Thomas was a great walker of the countryside and his prose about his rambles is beautiful and lyrical so it doesn’t seem like it would have taken a great leap for him to write poetry. And while his poems have a Frosty (Frostian?) feel to them, Thomas is also distinctly his own man. Sadly WWI broke out, Thomas joined up and was killed on the first day of the battle of Arras in 1917. Nonetheless, during his short time as a poet, he managed to produce 140 poems. Pretty amazing when you think about how productive that is. Makes me wonder what he would have been like should he have survived the war. Would he have continued as prolific? Or maybe he had a premonition that his time was short and he needed to write as many poems as he could. Whatever the case might be, I am glad for Frost’s encouragement of him and I am delighted by his 140 poems.

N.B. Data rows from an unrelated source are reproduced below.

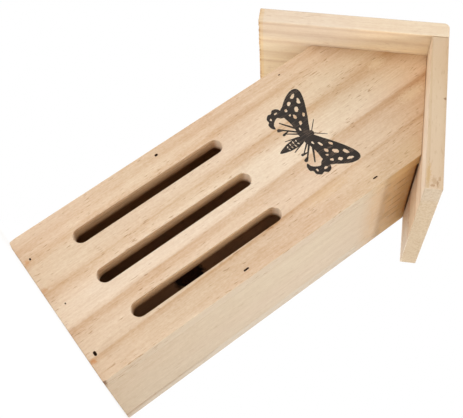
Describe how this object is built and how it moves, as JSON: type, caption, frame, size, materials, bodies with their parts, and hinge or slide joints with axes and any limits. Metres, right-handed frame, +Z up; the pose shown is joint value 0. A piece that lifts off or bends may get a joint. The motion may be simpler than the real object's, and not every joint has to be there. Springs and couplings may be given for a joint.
{
  "type": "butterfly house",
  "caption": "Tall narrow pine butterfly house with upright round-ended entrance slots, a steep lapped gable roof that overhangs the front, and a flat back with a let-in keyhole hanging plate.",
  "frame": {"origin": "middle of the floor board's underside, on the surface that the house stands on", "axes": "+Z up the house, -Y out of the front with the slots, +Y out of the flat back, +X to the right seen from the front"},
  "size_m": [0.1598, 0.102, 0.2822],
  "materials": {
    "front_pine": "planed bare pine, soft upright bands",
    "side_pine": "planed bare pine, plain and slightly grey",
    "back_pine": "planed bare pine with a dark knot",
    "floor_pine": "planed bare pine",
    "left_roof_pine": "planed bare pine with close straight lines, saw-cut ends",
    "right_roof_pine": "planed bare pine, saw-cut ends",
    "brad_steel": "bare steel wire, dark in its pit",
    "plate_zinc": "bright zinc plating",
    "print_ink": "matt black printing ink, thin enough to show the grain"
  },
  "bodies": {
    "root": {"front_panel": "front_pine", "back_panel": "back_pine", "left_side_panel": "side_pine", "right_side_panel": "side_pine", "floor_panel": "floor_pine", "left_roof_board": "left_roof_pine", "right_roof_board": "right_roof_pine", "front_brad_left_upper": "brad_steel", "front_brad_left_lower": "brad_steel", "front_brad_right_upper": "brad_steel", "front_brad_right_lower": "brad_steel", "front_brad_floor_left": "brad_steel", "front_brad_floor_middle": "brad_steel", "front_brad_floor_right": "brad_steel", "back_brad_left_upper": "brad_steel", "back_brad_left_lower": "brad_steel", "back_brad_right_upper": "brad_steel", "back_brad_right_lower": "brad_steel", "back_brad_floor_left": "brad_steel", "back_brad_floor_middle": "brad_steel", "back_brad_floor_right": "brad_steel", "roof_brad_left_front_upper": "brad_steel", "roof_brad_left_front_lower": "brad_steel", "roof_brad_left_back_upper": "brad_steel", "roof_brad_left_back_lower": "brad_steel", "roof_brad_right_front_upper": "brad_steel", "roof_brad_right_front_lower": "brad_steel", "roof_brad_right_back_upper": "brad_steel", "roof_brad_right_back_lower": "brad_steel", "ridge_brad_front": "brad_steel", "ridge_brad_middle": "brad_steel", "ridge_brad_back": "brad_steel", "hanger_plate": "plate_zinc", "hanger_screw_upper": "plate_zinc", "hanger_screw_lower": "plate_zinc"}
  },
  "joints": []
}
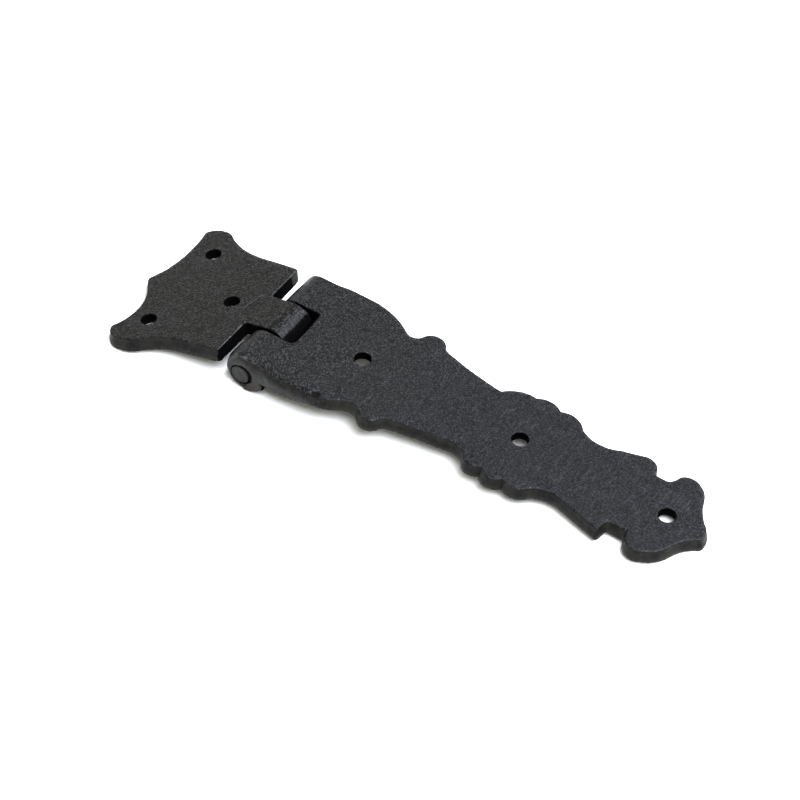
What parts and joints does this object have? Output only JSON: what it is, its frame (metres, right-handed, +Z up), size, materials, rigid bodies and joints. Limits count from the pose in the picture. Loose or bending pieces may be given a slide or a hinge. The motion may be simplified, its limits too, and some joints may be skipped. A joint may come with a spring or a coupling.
{
  "type": "strap hinge",
  "caption": "Ornamental strap hinge in blackened forged iron: long scalloped strap leaf, short horned frame leaf and plain pin.",
  "frame": {"origin": "on the surface that the hinge lies on, under the middle of its bounding box", "axes": "+X along the strap leaf towards its tip, +Y along the pin, +Z up out of the leaves' flat backs"},
  "size_m": [0.1872, 0.0532, 0.0124],
  "materials": {
    "black_iron": "matt black wax finish over grained forged iron",
    "pin_iron": "matt black over a cut and hammered pin end"
  },
  "bodies": {
    "frame_leaf": {"frame_leaf": "black_iron"},
    "strap_leaf": {"strap_leaf": "black_iron", "hinge_pin": "pin_iron"}
  },
  "joints": [
    {"name": "leaf_hinge", "type": "hinge", "parent": "frame_leaf", "child": "strap_leaf", "pos_m": [-0.04596, 0.00002, 0.0062], "axis": [0, -1, 0], "range_deg": [-165, 112]}
  ]
}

They tend to be on nature or humans in relation to nature, and while his voice is generally light and the verse sparkles along, an underlying feeling of darkness or death creeps in to remind us the birds might be singing and the woods bright and green but it is not always so. Take, for example, the last stanza of the poem “Old Man.” Old Man, also called Lad’s Love is a green herb. In the preceding stanzas he talks about his love of the plant and he imagines his child loving it too, and then:
I have mislaid the key. I sniff the spray
And think of nothing; I see and I hear nothing;
Yet seem, too, to be listening, lying in wait
For what I should, yet never can, remember:
No garden appears, no path, no hoar-green bush
Of Lad’s Love, or Old Man, no child beside,
Neither father nor mother, nor any playmate;
Only an avenue, dark, nameless, without end.
Along with whole poems that are wonderful, he has many standout lines too that just grabbed me and made me pause to think about them and read them again and again. Lines like, “When Gods were young/ This wind was old.” And:
And she has slept, trying to translate
The word the cuckoo cries to his mate
Over and over.
And yet I am still half in love with pain,
With what is imperfect, with both tears and mirth,
With things that have an end, with life and earth,
And this moon that leaves me dark within the door.

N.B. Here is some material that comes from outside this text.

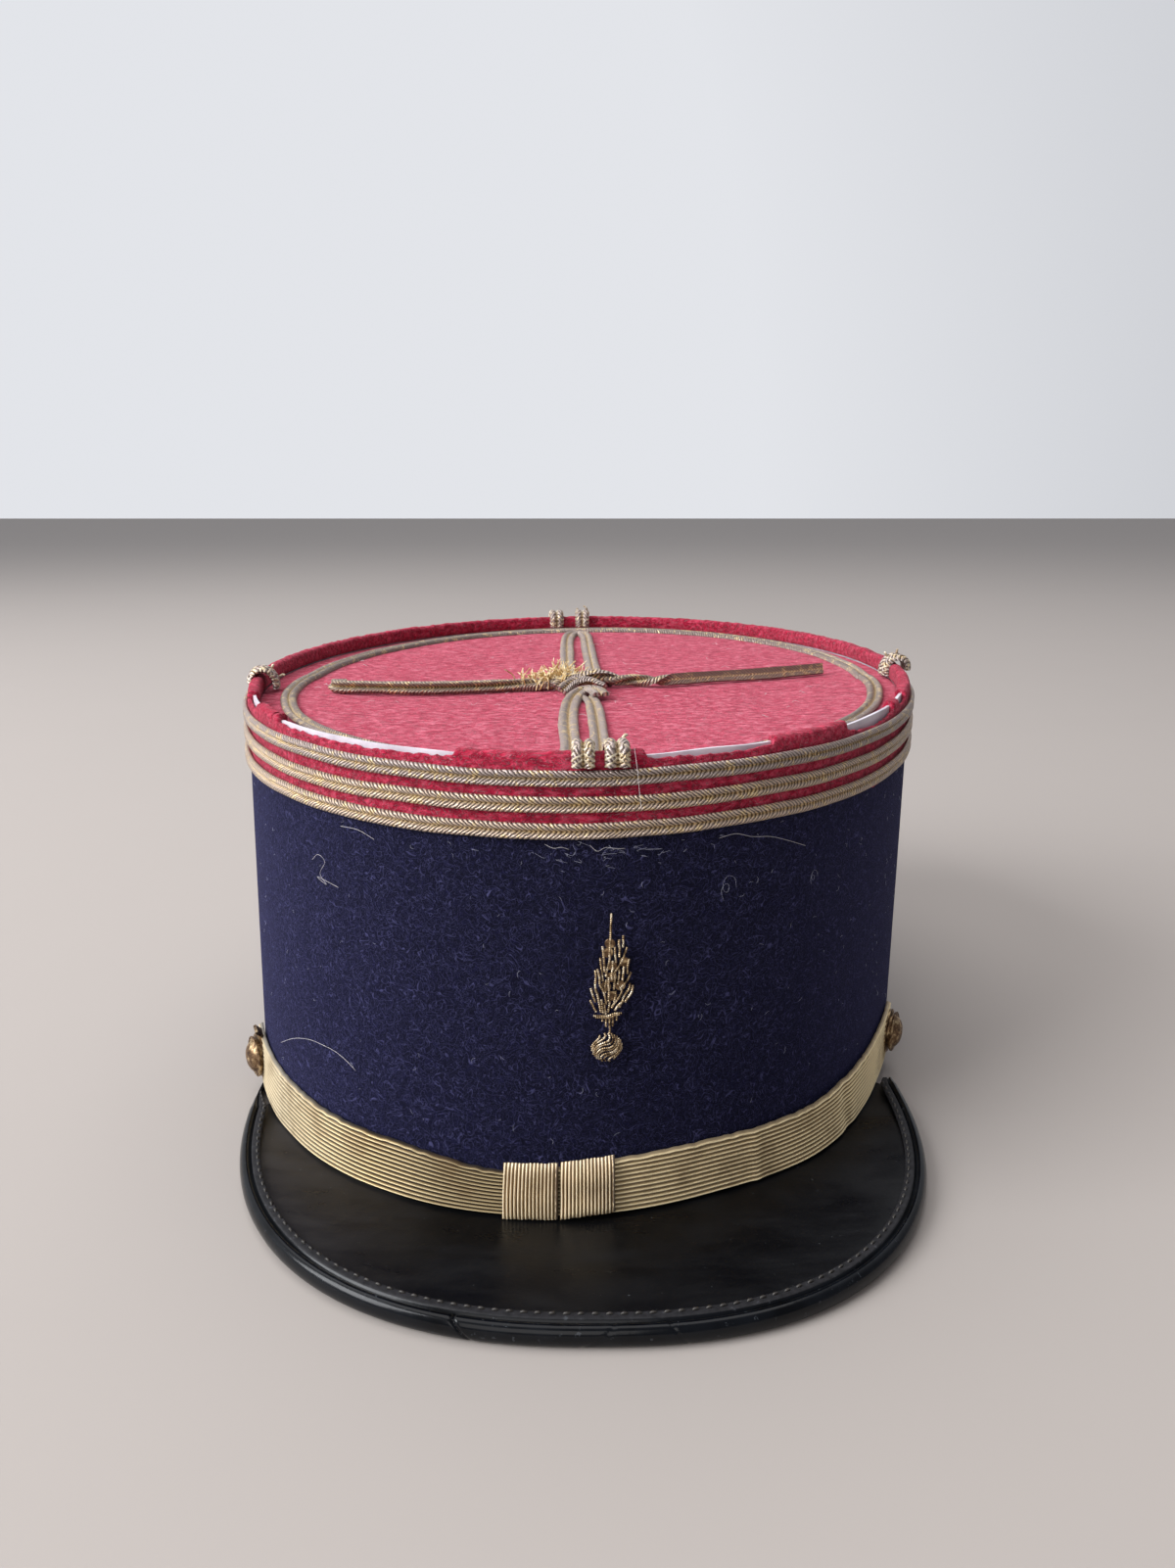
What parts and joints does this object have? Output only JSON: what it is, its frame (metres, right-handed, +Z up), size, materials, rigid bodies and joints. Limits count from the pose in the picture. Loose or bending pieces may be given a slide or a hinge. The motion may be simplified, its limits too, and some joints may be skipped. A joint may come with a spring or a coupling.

Once the war starts Thomas begins to shift his focus away from nature a little bit. I take that back, shifting away is not accurate, broadening his view is more like it. He writes a few love poems, missing his wife and family perhaps. And of course the war enters in to some of the poems too. Even though he only wrote a handful of poems about war he is still better known as a war poet than a nature poet. There are some fine ones that made my heart sink with their utter sadness. But I don’t want to leave this on a sad note because Thomas is not a sad poet. So here is one of his love poems, “Some Eyes Condemn”
Some eyes condemn the earth they gaze upon:
Some wait patiently until they know far more
Than earth can tell them: some laugh at the whole
As folly of another’s making: one
I knew that laughed because he saw, from core
To rind, not one thing worth the laugh his soul
Had ready at waking: some eyes have begun
With laughing; some stand startled at the door.
Others too, I have seen rest, question, roll,
Dance, shoot. And many I have loved watching. Some
I could not take my eyes from till they turned
And loving died. I had not found my goal.
But thinking of your eyes, dear, I become
Dumb: for they flamed, and it was me they burned.
Isn’t that wonderful? I take that last line as a positive thing, burning with desire and love, but it could be read differently. It’s a glass half empty, glass half full line, isn’t it?